I wasn’t there, but it seems like life a hundred years ago was even tougher on minorities, but the prevailing attitude was of gratitude for opportunities and the prevailing ethic was of hard work and self-discipline. Immigrants left their homelands knowing that they would suffer because of their accents or looks and their lack of connections. But they worked hard and overcame those obstacles because they had faith in themselves and they didn’t complain.
People are still leaving their homelands in search of better lives, and when they get someplace like the United States, many of them can’t believe that anybody’s complaining. Are there inequalities and dire problems for some people? Yes. Should there be? No, although inequality is fundamentally impossible to eradicate. Take an extreme example: no woman has ever played in the NFL. Is that fair? Is that equal? Anyway: the deeper problem is that we’re trained to whine and kick against the pricks. Our forebears gritted their teeth and bore it, and came out stronger, better on the other side. We’re a bunch of spoiled brats. (And, as anyone from Milwaukee will tell you, brats are just not good when they’re spoiled.)
Let teachers, whoever they are, whatever race they are, teach their students as best they can. Let parents support their children as best they can. Let orphanages and foster families support their kids the best they can. Let students put forth their best effort to learn as well as they can. This is the solution, and it’s not a new solution, nor is it easily implemented, because it requires individual accountability and large-scale cooperation, which are two things we’re not very fond of in our pampered, complainy, finger-pointing age.
Dad • 09/02/03 • 11:52 PM:I heard a radio interview today with a person knowledgeable in the standardized testing business. No, it wasn’t about the tests being biased or anything subtle like that. It was about the questions being wrong and kids not being allowed to graduate in Minnesota because they missed questions that later proved to be wrongly graded. It is not surprising that mistakes are made. Mistakes are always made. You can only minimize them. However, as the interviewee pointed out, there is an increasing demand for more tests and less money to pay for them. There is also a shortage of specialists in testing (evaluating brain function) called something like psychopederists. So we have an increasing need to evaluate student performance so we can gauge progress in our attempts to avoid “leaving any student behind,” but our methods for doing that are increasingly flawed.
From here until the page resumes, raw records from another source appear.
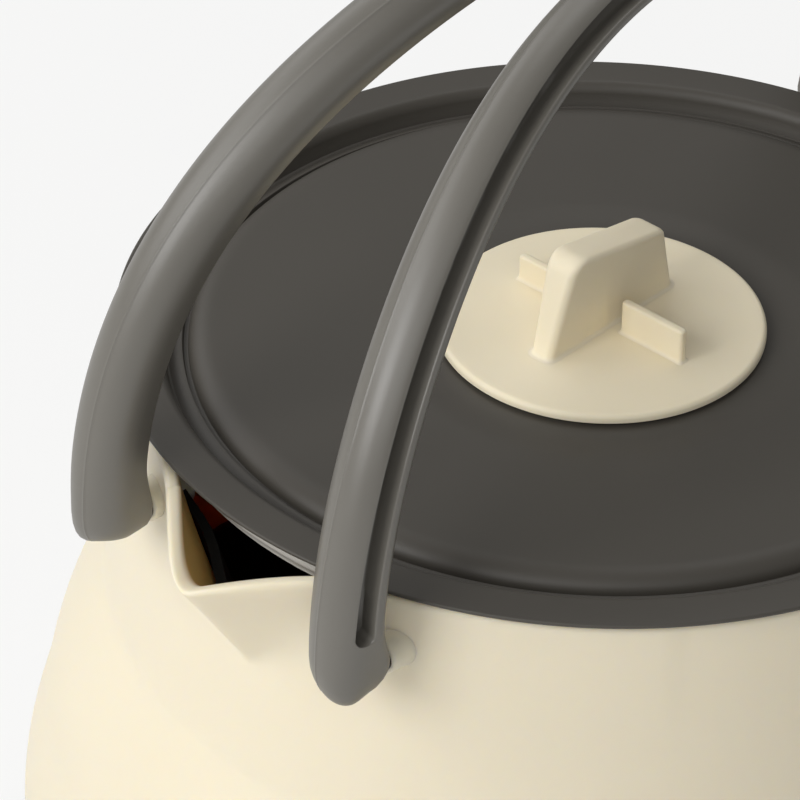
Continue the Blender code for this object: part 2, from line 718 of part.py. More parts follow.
def make_tab(side):
    """A low upright tab beside the fin."""
    root = INSERT_TOP - INSERT_THICKNESS / 2.0

    def corner(end, face, level):
        x = TAB_END if end > 0.0 else TAB_START
        return side * x, face * TAB_THICKNESS / 2.0, INSERT_TOP + TAB_HEIGHT if level > 0.0 else root

    shape = tapered_block(corner)
    bmesh.ops.bevel(shape, geom=list(shape.edges), offset=TAB_ROUND, segments=1, affect="EDGES")
    return shape


def make_lid_insert(silicone, parent):
    """Silicone insert: a disc, a stem through the lid, a button below, and the knob on top."""
    under = DISH_TOP + CLEARANCE
    button_top = DISC_UNDERSIDE - CLEARANCE
    button_foot = button_top - BUTTON_THICKNESS
    profile = [(0.0, INSERT_TOP)]
    profile += arc(INSERT_RADIUS - INSERT_ROUND, INSERT_TOP - INSERT_ROUND, INSERT_ROUND, 90, 0, 3)
    profile += [(INSERT_RADIUS, under), (STEM_RADIUS, under), (STEM_RADIUS, button_top),
                (BUTTON_RADIUS, button_top), (BUTTON_RADIUS, button_foot), (0.0, button_foot)]
    insert = turned("lid_insert", profile, INSERT_SEGMENTS, silicone, False, LID_TOP, parent)
    for name, shape in (("fin", make_fin()), ("tab_right", make_tab(1.0)), ("tab_left", make_tab(-1.0))):
        mesh = mesh_from(shape, name)
        mesh.transform(Matrix.Rotation(KNOB_TURN, 4, "Z"))
        boolean(insert, name, mesh, "UNION")
    return insert


def main():
    """Make every piece, the fixed ones first."""
    silicone = finish("cream_silicone", (0.83, 0.78, 0.66), 0.55)
    lid_plastic = finish("charcoal_plastic", (0.068, 0.064, 0.058), 0.5)
    bail_plastic = finish("grey_plastic", (0.13, 0.125, 0.115), 0.5)
    ring_plastic = finish("ring_plastic", (0.01, 0.01, 0.01), 0.5)
    soft_ring = finish("seal_silicone", (0.35, 0.34, 0.32), 0.6)
    insert_silicone = finish("insert_silicone", (0.78, 0.71, 0.54), 0.55)
    metal = finish("anodised_aluminium", (0.12, 0.12, 0.125), 0.45, 0.9)
    steel = finish("stainless_steel", (0.6, 0.6, 0.6), 0.3, 1.0)

    collapse = joint_empty("collapse_slide", (0.0, 0.0, NECK_FOOT))
    lift = joint_empty("lid_lift", (0.0, 0.0, LID_TOP), collapse)
    make_base_pan(metal)
    make_base_band(steel)
    make_lower_wall(silicone)
    make_shoulder_wall(silicone)
    make_neck_wall(silicone, collapse)
    make_rim_ring(ring_plastic, collapse)
    make_pins(steel, collapse)
    for name, side in (("bail_right", 1.0), ("bail_left", -1.0)):
        hinge = joint_empty(name + "_hinge", (side * PIVOT_X, 0.0, PIVOT_Z), collapse)
        make_bail(bail_plastic, name, hinge, side)
    make_lid_shell(lid_plastic, lift)
    make_lid_seal(soft_ring, lift)
    make_lid_insert(insert_silicone, lift)


main()
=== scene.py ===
"""Looks of the collapsible kettle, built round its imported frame. Sizes are in millimetres."""
import logging
import math
from collections.abc import Sequence
from dataclasses import dataclass
from enum import Enum

import bpy
from mathutils import Matrix, Vector


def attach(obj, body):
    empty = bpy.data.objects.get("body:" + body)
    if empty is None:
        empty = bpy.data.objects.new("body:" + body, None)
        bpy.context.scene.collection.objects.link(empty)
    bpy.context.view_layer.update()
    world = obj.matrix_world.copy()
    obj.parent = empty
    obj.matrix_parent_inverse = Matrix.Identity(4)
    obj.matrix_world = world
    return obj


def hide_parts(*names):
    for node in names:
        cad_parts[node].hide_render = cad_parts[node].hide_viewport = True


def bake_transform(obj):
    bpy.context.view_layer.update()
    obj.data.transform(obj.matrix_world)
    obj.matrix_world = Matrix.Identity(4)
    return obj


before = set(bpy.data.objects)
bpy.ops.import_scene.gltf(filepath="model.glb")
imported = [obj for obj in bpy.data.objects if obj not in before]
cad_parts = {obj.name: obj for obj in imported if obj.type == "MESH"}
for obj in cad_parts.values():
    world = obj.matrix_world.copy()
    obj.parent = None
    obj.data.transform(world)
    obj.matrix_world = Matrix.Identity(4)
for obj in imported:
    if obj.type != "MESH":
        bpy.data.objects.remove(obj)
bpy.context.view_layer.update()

MM = 0.001
MERGE_DISTANCE = 0.002 * MM
Point = tuple[float, float]
Triple = tuple[float, float, float]
Piece = bpy.types.Object
Tree = bpy.types.NodeTree
Node = bpy.types.Node
Socket = bpy.types.NodeSocket
log = logging.getLogger("kettle")


class Body(Enum):
    """The frame's moving bodies that pieces ride on."""

    BASE = "base"
    UPPER = "upper"
    LID = "lid"
    RIGHT_BAIL = "right_bail"
    LEFT_BAIL = "left_bail"


class Side(Enum):
    """Right or left of the spout, as the sign of X."""

    RIGHT = 1.0
    LEFT = -1.0


class End(Enum):
    """Spout end or back end of the kettle, as the sign of Y."""

    FRONT = -1.0
    BACK = 1.0


# Modelling steps that the pieces share


def clear_selection() -> None:
    """Leave edit mode and deselect everything, the frame's nodes among it."""
    if bpy.context.object is not None and bpy.context.object.mode != "OBJECT":
        bpy.ops.object.mode_set(mode="OBJECT")
    bpy.ops.object.select_all(action="DESELECT")


def close_mesh(piece: Piece, crease: float) -> None:
    """Merge doubles, turn the faces outwards and smooth all but the sharp edges.

    Args:
        piece: the piece, in edit or object mode.
        crease: angle in degrees above which an edge stays sharp.
    """
    if piece.mode != "EDIT":
        clear_selection()
        piece.select_set(True)
        bpy.context.view_layer.objects.active = piece
        bpy.ops.object.mode_set(mode="EDIT")
    bpy.ops.mesh.select_all(action="SELECT")
    bpy.ops.mesh.remove_doubles(threshold=MERGE_DISTANCE)
    bpy.ops.mesh.normals_make_consistent(inside=False)
    bpy.ops.object.mode_set(mode="OBJECT")
    bpy.ops.object.shade_smooth_by_angle(angle=math.radians(crease))


def turn_profile(name: str, points: Sequence[Point], steps: int, crease: float = 40.0,
                 centre: Vector = Vector(), axis: Vector = Vector((0.0, 0.0, 1.0))) -> Piece:
    """Draw a profile by extruding one vertex from point to point, and spin it round an axis.

    Args:
        name: name of the new piece.
        points: radius and height of the profile's places. The radii are drawn along X.
        steps: how many steps the spin takes.
        crease: angle in degrees above which an edge stays sharp.
        centre: a point on the axis, in metres, which the profile is drawn from.
        axis: direction of the axis and of the profile's heights.

    Returns:
        The closed piece.
    """
    clear_selection()
    bpy.ops.mesh.primitive_plane_add(size=MM)
    piece = bpy.context.object
    piece.name = piece.data.name = name
    bpy.ops.object.mode_set(mode="EDIT")
    bpy.ops.mesh.select_all(action="SELECT")
    bpy.ops.mesh.merge(type="CENTER")
    places = [Vector((radius, 0.0, 0.0)) * MM + axis * height * MM for radius, height in points]
    bpy.ops.transform.translate(value=places[0])
    for last, place in zip(places, places[1:]):
        bpy.ops.mesh.extrude_vertices_move(TRANSFORM_OT_translate={"value": place - last})
    bpy.ops.mesh.select_all(action="SELECT")
    bpy.ops.transform.translate(value=centre)
    bpy.ops.mesh.spin(steps=steps, angle=math.tau, center=centre, axis=axis)
    close_mesh(piece, crease)
    return piece


def wrap_rings(name: str, rings: Sequence[Sequence[Vector]], crease: float) -> Piece:
    """Move a grid's vertices onto rings of places and merge it where its sides meet.

    Args:
        name: name of the new piece.
        rings: places in millimetres, ring by ring, all of one length.
        crease: angle in degrees above which an edge stays sharp.

    Returns:
        The closed piece.
    """
    clear_selection()
    rows, columns = len(rings) - 1, len(rings[0]) - 1
    bpy.ops.mesh.primitive_grid_add(x_subdivisions=columns, y_subdivisions=rows, size=1.0)
    piece = bpy.context.object
    piece.name = piece.data.name = name
    for vertex in piece.data.vertices:
        column = round((vertex.co.x + 0.5) * columns)
        row = round((vertex.co.y + 0.5) * rows)
        vertex.co = rings[row][column] * MM
    close_mesh(piece, crease)
    return piece


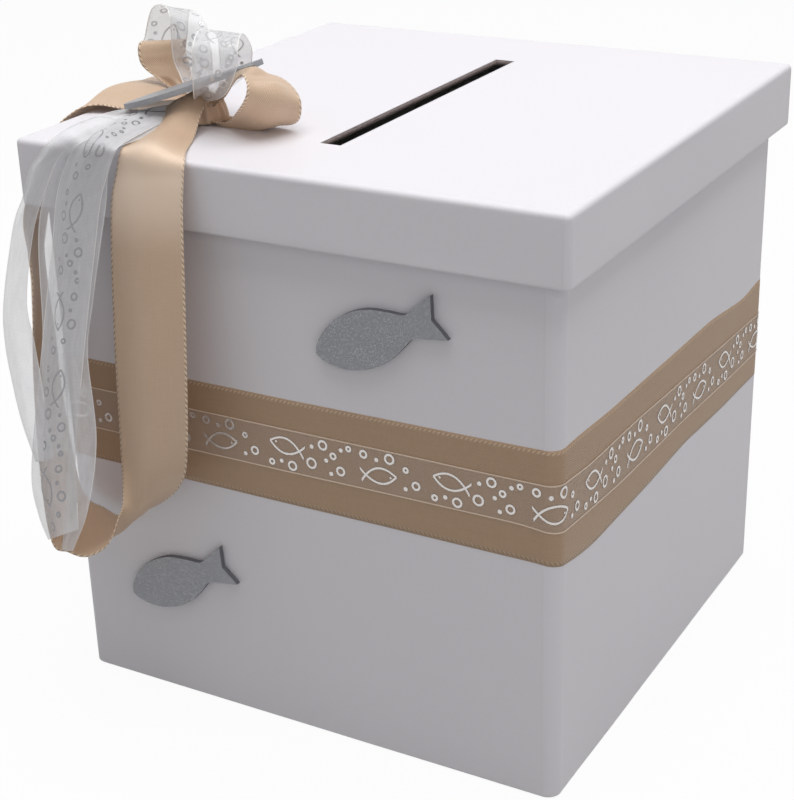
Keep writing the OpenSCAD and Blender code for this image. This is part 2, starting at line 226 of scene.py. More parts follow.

Which gets back to how the heck do you efficiently measure student’s knowledge of the facts and skills needed for good citizenship? (Which is the whole justification for public education.) What are these facts and skills? The proof is in the pudding, they say, so we have to ask if we’re creating good citizens now, or if we’ve ever created good citizens. Apparently we have, but how do we know that? How do we measure that? What percentage of our citizens register to vote, and then what percentage actually bother to bother to vote, and then what percentage make an informed vote? And how do you measure that?
Don’t get me wrong. I’m not against testing, although you can tie yourself in knots worrying about how to do it right. You just have to start somewhere and do it, correcting mistakes when you find them, and occasionally checking to see if college football players know how to read. Then you have to find a way to make teachers as accountable as their students, paying them more so you can fire them when they don’t do the job. And then maybe we lower our expectations a little. Sometimes kids get left behind. Let ‘em catch the next train.
Dad • 09/03/03 • 12:28 AM:I have some other thoughts on this, but they couldn’t all fit in the same comment. They go like this. You notice that some segments of our society aren’t participating in the American dream. Maybe it’s because they just rioted in Watts or Newark and burned down half the city. Their leaders say it’s because they don’t have good jobs. The potential employers say it’s because they don’t have marketable skills, probably because they didn’t get a good education. They don’t go to college because they don’t perform well in high school. They don’t perform in high school because the foundation for learning wasn’t laid in middle school. The foundation wasn’t laid because they didn’t develop a good attitude toward learning in grade school. Heck, they were behind by the time they got to nursery school because they didn’t get good nutrition. That’s how project “head start” got started. Then somebody noticed that prenatal care had a lot to do with later performance, so we got the programs to teach mothers how to eat properly and keep drugs out of their bodies. If these mothers had only gotten a good education when they were little! (Whoops. Have I stumbled on to the cycle of poverty?) And, while we’re on the subject, where the heck is the father? And that extended family that’s supposed to be so helpful? And that just society we all strive for?
Somewhere along the line, I think we may have gone beyond the reasonable call of duty. A just society, after all, is a collection of just individuals (just a collection of individuals?), and you don’t get there by legislating from the top down (note the failure of communism). By protecting personal freedom and opportunity, we are on the path to a just society, and have been on that path since our inception as a nation. Protect personal freedom and opportunity, and then get out of the way.
John F. Kennedy once said, “Ask not what your country can do for you, ask what you can do for your country.” After Kennedy’s death, Lyndon B. Johnson started us along another path, enticing us to go ahead and ask what our country can do for us, and we’ve all been getting whatever we can ever since. Because of our unimaginable wealth as a nation (and some would say our willingness to exploit the wealth of the rest of the world) we have thrived in spite of our laziness and greed. I’m amazed the gravy train has lasted this long.